With regards to Chen, Defendants argue there are no specific allegations against Chen and that Dingliang has not been established as Chen’s alter ego. But “[a]ll persons who are shown to have participated in an intentional tort are liable for the full amount of the damages suffered.” (PMC, Inc. v. Kadisha (2000) 78 Cal.App.4th 1368, 1381.) “This rule applies to intentional torts committed by shareholders and those acting in their official capacities as officers or directors of a corporation, even though the corporation is also liable.” (Id., at p. 1382 [collecting cases]; see also Vacco Industries, Inc. v. Van Den Berg (1992) 5 Cal.App.4th 34, 53, fn. 20 [noting separate concepts of alter ego liability and liability for jointly committed torts].)
Even though Chen signed the allegedly fraudulent agreement as Dingliang’s representative, Chen can still be held liable in an individual capacity as Sun alleges all Defendants, including Chen, knew the promises were false and never intended to fulfill them. (FAC, ¶ 34.) Accordingly, Chen’s demurrer to Sun’s third cause of action is also OVERRULED.
Promissory Estoppel (Fourth Cause of Action)
Defendants contend Sun’s fourth cause of action for promissory estoppel fails for the same reasons as stated in the demurrer to Sun’s first cause of action for breach of contract. Accordingly, for the same reasons noted above with respect to Sun’s first cause of action, Dingliang’s demurrer is OVERRULED and Chen’s demurrer is SUSTAINED with leave to amend.
Conversion (Fifth Cause of Action)
Defendants maintain Sun’s fifth cause of action for conversion fails as a matter of law. The court disagrees.
“Conversion is the wrongful exercise of dominion over the property of another. The elements of a conversion claim are: (1) the plaintiff's ownership or right to possession of the property; (2) the defendant's conversion by a wrongful act or disposition of property rights; and (3) damages.” (Burlesci v. Petersen (1998) 68 Cal.App.4th 1062, 1066.) “[C]ases recognizing claims for the conversion of money ‘typically involve those who have misappropriated, commingled, or misapplied specific funds held for the benefit of others.’” (Voris v. Lampert (2019) 7 Cal.5th 1141, 1152, quoting PCO, Inc. v. Christensen, Miller, Fink, Jacobs, Glaser, Weil & Shapiro, LLP (2007) 150 Cal.App.4th 384, 396.)
In this case, Defendants maintain Sun cannot state a cause of action for conversion because this is a breach of contract action and Defendants did not hold the money “in trust” for Sun.

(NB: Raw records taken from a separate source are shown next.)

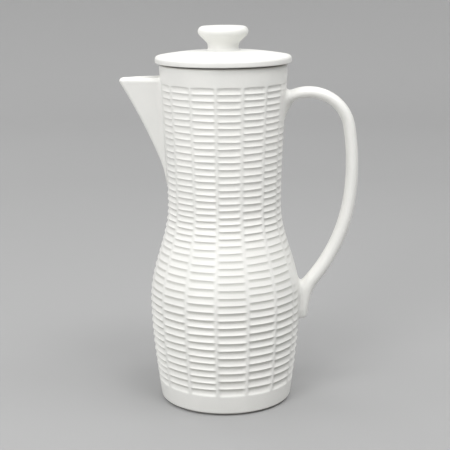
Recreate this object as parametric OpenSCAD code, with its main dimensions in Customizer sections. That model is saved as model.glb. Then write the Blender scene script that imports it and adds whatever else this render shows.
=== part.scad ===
// Tall glazed coffee pot: a waisted body with a beak spout and a strap handle luted on,
// and a domed lid whose flange drops into the mouth. Millimetres, +Z up, origin at the
// middle of the foot, spout towards -X and handle towards +X.

/* [Pot body] */
// Height of the rim above the table
rim_h = 244; // [235:1:255]
// Diameter over the plain band at the rim
rim_d = 90; // [88:0.5:94]
// Depth of the plain band at the rim
band_h = 12; // [8:1:16]
// Diameter at the waist
waist_d = 81.4; // [78:0.2:84]
// Height of the waist
waist_h = 145; // [135:1:155]
// Diameter at the widest part of the belly
belly_d = 108.4; // [102:0.2:114]
// Height of the widest part of the belly
belly_h = 75; // [65:1:85]
// Diameter over the foot
foot_d = 94; // [88:0.5:98]
// Thickness of the cast wall
wall = 4.4; // [3.6:0.2:5]
// Thickness of the floor above the table
floor_h = 7; // [6:0.5:9]

/* [Spout] */
// Distance of the spout's tip from the pot's axis
spout_reach = 73.8; // [68:0.2:80]
// Height of the spout's open top
spout_top_h = 235.4; // [225:0.2:237]
// Height at which the keel runs out on the wall
keel_h = 164.5; // [155:0.5:180]
// How far the keel curves in towards the pot, halfway down
keel_sag = 3.6; // [0:0.2:5]
// Angle between each flank of the beak and the plane of the spout
flank_angle = 15.5; // [12:0.5:20]
// Thickness of the spout's wall
spout_wall = 3.2; // [2.8:0.1:3.6]

/* [Handle] */
// Thickness of the strap near the rim, seen from the side of the pot
strap_t_top = 8; // [7:0.2:9]
// Thickness of the strap at its lower end
strap_t_low = 10.2; // [9:0.2:11]
// Width of the strap, seen from behind the pot
strap_w = 13.2; // [11:0.2:15]
// Height at which the strap leaves the wall
handle_h = 221; // [218:0.5:224]
// Length of the straight end that runs down the belly
tail_l = 12; // [8:1:16]

/* [Lid] */
// Diameter of the lid
lid_d = 95.9; // [92:0.1:100]
// Thickness of the lid's edge
lid_edge_t = 4.6; // [3.6:0.1:5.4]
// Open gap between the lid's edge and the rim, outside the ring it sits on
edge_gap = 1; // [0.5:0.1:1.5]
// Rise of the dome from the edge to the middle
dome_rise = 3.9; // [2.5:0.1:5]
// Play between the lid's flange and the mouth, at each side
flange_play = 0.8; // [0.5:0.1:1.2]
// Depth of the flange in the mouth
flange_h = 13; // [9:0.5:15]

/* [Knob] */
// Height of the knob's top above the table
knob_top_h = 270; // [266:0.5:275]
// Diameter of the knob's head
knob_d = 35.4; // [30:0.2:38]
// Diameter of the knob's neck
neck_d = 21.6; // [18:0.2:24]

/* [Hidden] */

glaze = [0.93, 0.93, 0.91];
$fn = 96;
eps = 0.01;

foot_r = foot_d / 2;
belly_r = belly_d / 2;
waist_r = waist_d / 2;
rim_r = rim_d / 2;
band_z = rim_h - band_h / 2;
mouth_r = rim_r - wall;

outline_step = 5;      // height of one ring of the outline
foot_edge = 2.5;       // rounding of the foot's outer edge
foot_ring_w = 5;       // width of the ring that touches the table
foot_recess = 2.5;     // depth of the hollow under the foot
rim_edge = 1.6;        // rounding of the rim
floor_edge = 9;        // rounding of the inside corner at the floor

nose_r = 3.2;          // rounding of the beak's tip and keel
hollow_r = 1.2;        // rounding of the groove inside the beak
hollow_shift = (spout_wall - nose_r + hollow_r) / sin(flank_angle);
wall_hole_top = 231;   // top of the way through the wall into the beak
wall_hole_low = 178;   // its lower end
keel_steps = 12;       // rings down the beak
nose_steps = 8;        // points round the beak's nose
keel_top = [-spout_reach + 0.2, spout_top_h - 3.2];
keel_end = [-body_r(keel_h), keel_h];
keel_mid = (keel_top + keel_end) / 2 + keel_sag * [0.9, 0.4];

lid_play = 0.2;        // play between the rim and the ring the lid sits on
seat_z = rim_h + lid_play;
seat_r = rim_r - rim_edge;
edge_z = seat_z + edge_gap;
lid_r = lid_d / 2;
lid_corner = 2;        // rounding of the lid's edge
dome_r = lid_r - lid_corner;
dome_ball_r = (pow(dome_r, 2) + pow(dome_rise, 2)) / (2 * dome_rise);
dome_top_z = edge_z + lid_edge_t + dome_rise;
flange_r = mouth_r - flange_play;
flange_t = 3.2;
flange_in_r = flange_r - flange_t;
flange_edge = 1.2;

knob_r = knob_d / 2;
neck_r = neck_d / 2;
head_r = 3.6;          // rounding of the head's edge
flare_r = 4;           // hollow curve at the top of the neck
flare_angle = 45;      // slope of the flare from the neck to the head
neck_foot_r = 1.6;     // hollow curve from the neck to the lid

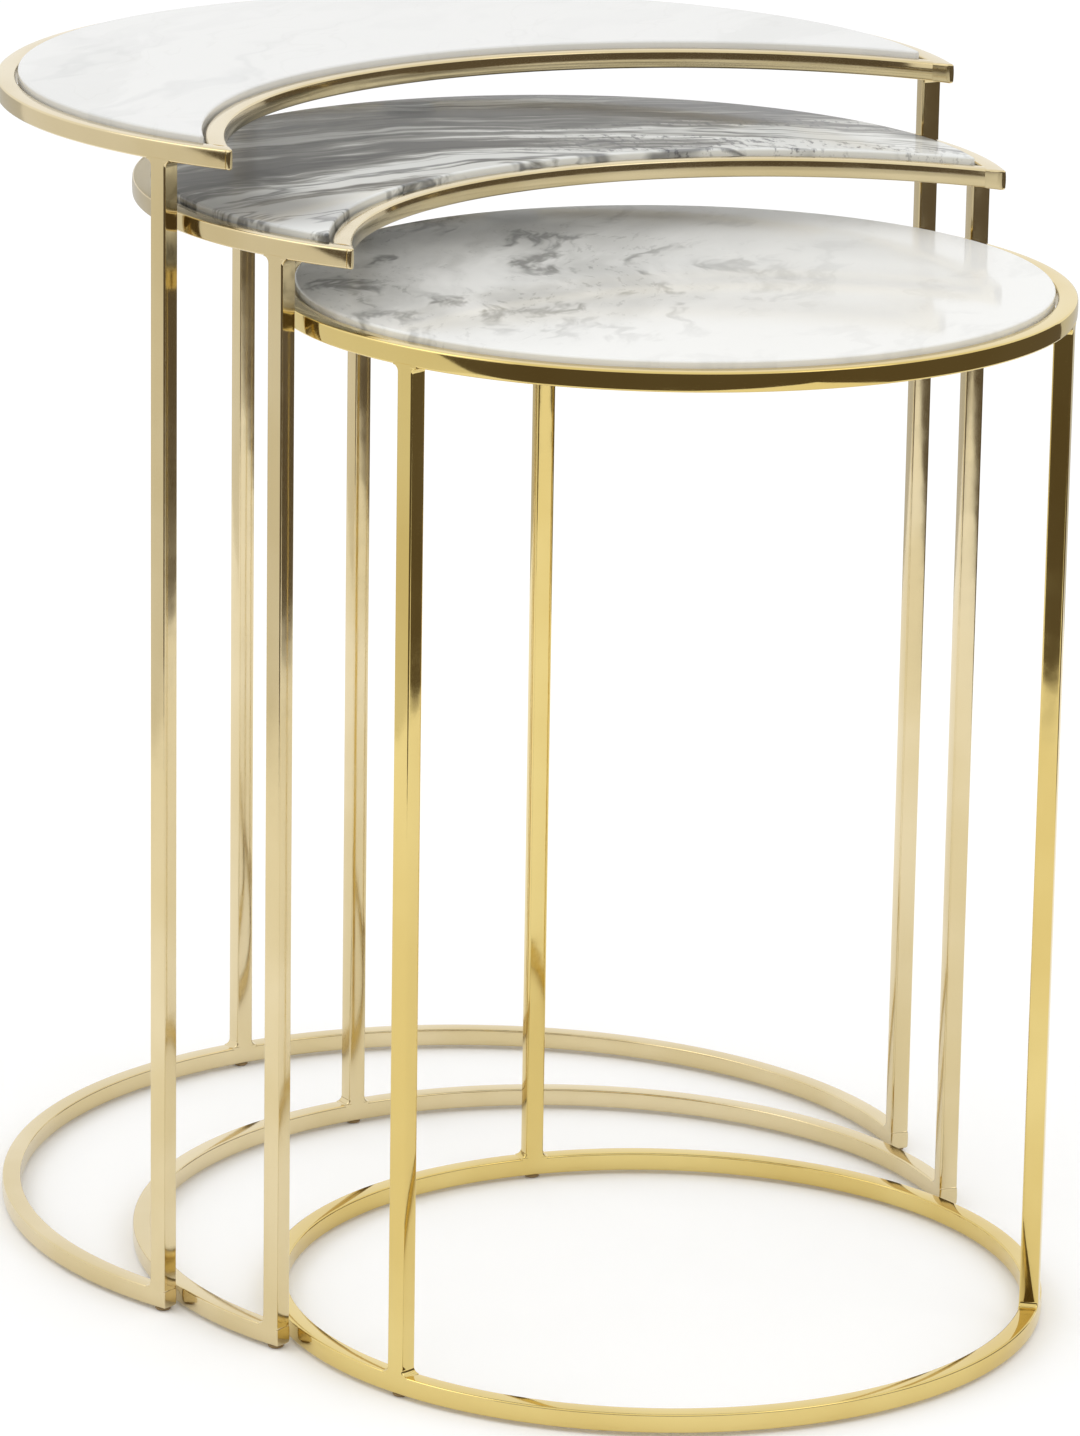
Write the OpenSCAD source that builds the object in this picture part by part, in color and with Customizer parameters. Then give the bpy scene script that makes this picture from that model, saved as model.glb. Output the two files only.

But as noted above, a cause of action for conversion of money can be stated if “a specific sum capable of identification is involved.” (Software Design & Application, Ltd. v. Hoefer & Arnett, Inc. (1996) 49 Cal.App.4th 472, 485.) Here, Sun identified the specific sum converted as the $100,000 security deposit that Sun entrusted to Defendants and that Defendants allegedly refused to repay pursuant to their agreement. (FAC, ¶ 15, 46-52.) Thus, Sun adequately alleged Defendants converted Sun’s security deposit. Therefore, Defendants’ demurrer on this ground is OVERRULED.
Negligent Misrepresentation (Sixth Cause of Action)
Defendants argue Sun’s sixth cause of action for negligent misrepresentation fails for the same reasons as stated in the demurrer to Sun’s third cause of action for fraud. The main difference between a cause of action for negligent misrepresentation and a cause of action for fraud is that with negligent misrepresentation, “[o]nly the second element is different, requiring the absence of reasonable grounds for believing the misrepresentation to be true instead of knowledge of its falsity.” (Daniels v. Select Portfolio Servicing, Inc. (2016) 246 Cal.App.4th 1150, 1166.)
As noted previously with regards to the fraud cause of action, Sun fails to allege the misrepresentation of past of present facts. Instead, Sun alleges Defendants made false promises about future payments and benefits. Because false promises require an intent to not perform, this “specific intent requirement also precludes pleading a false promise claim as a negligent misrepresentation.” (Tarmann v. State Farm Mut. Auto. Ins. Co. (1991) 2 Cal.App.4th 153, 159.)
Accordingly, Defendants’ demurrer to Sun’s sixth cause of action is SUSTAINED with leave to amend.
CONCLUSION
Based on the foregoing, Defendants’ demurrer to Sun’s FAC is SUSTAINED with ten (10) days leave to amend as to the first cause of action against Chen and as to the second, fourth, and sixth causes of action against both Defendants. Defendants’ demurrer is also OVERRULED as to the first cause of action against Dingliang and as to the third and fifth causes of action against both Defendants.
Based on the court’s ruling above, Defendants’ motion to strike portions of Sun’s FAC is deemed MOOT.
[1] Because they have the same last name, the court will refer to Zhiwei Wu and Tungsheng Wu by their first names.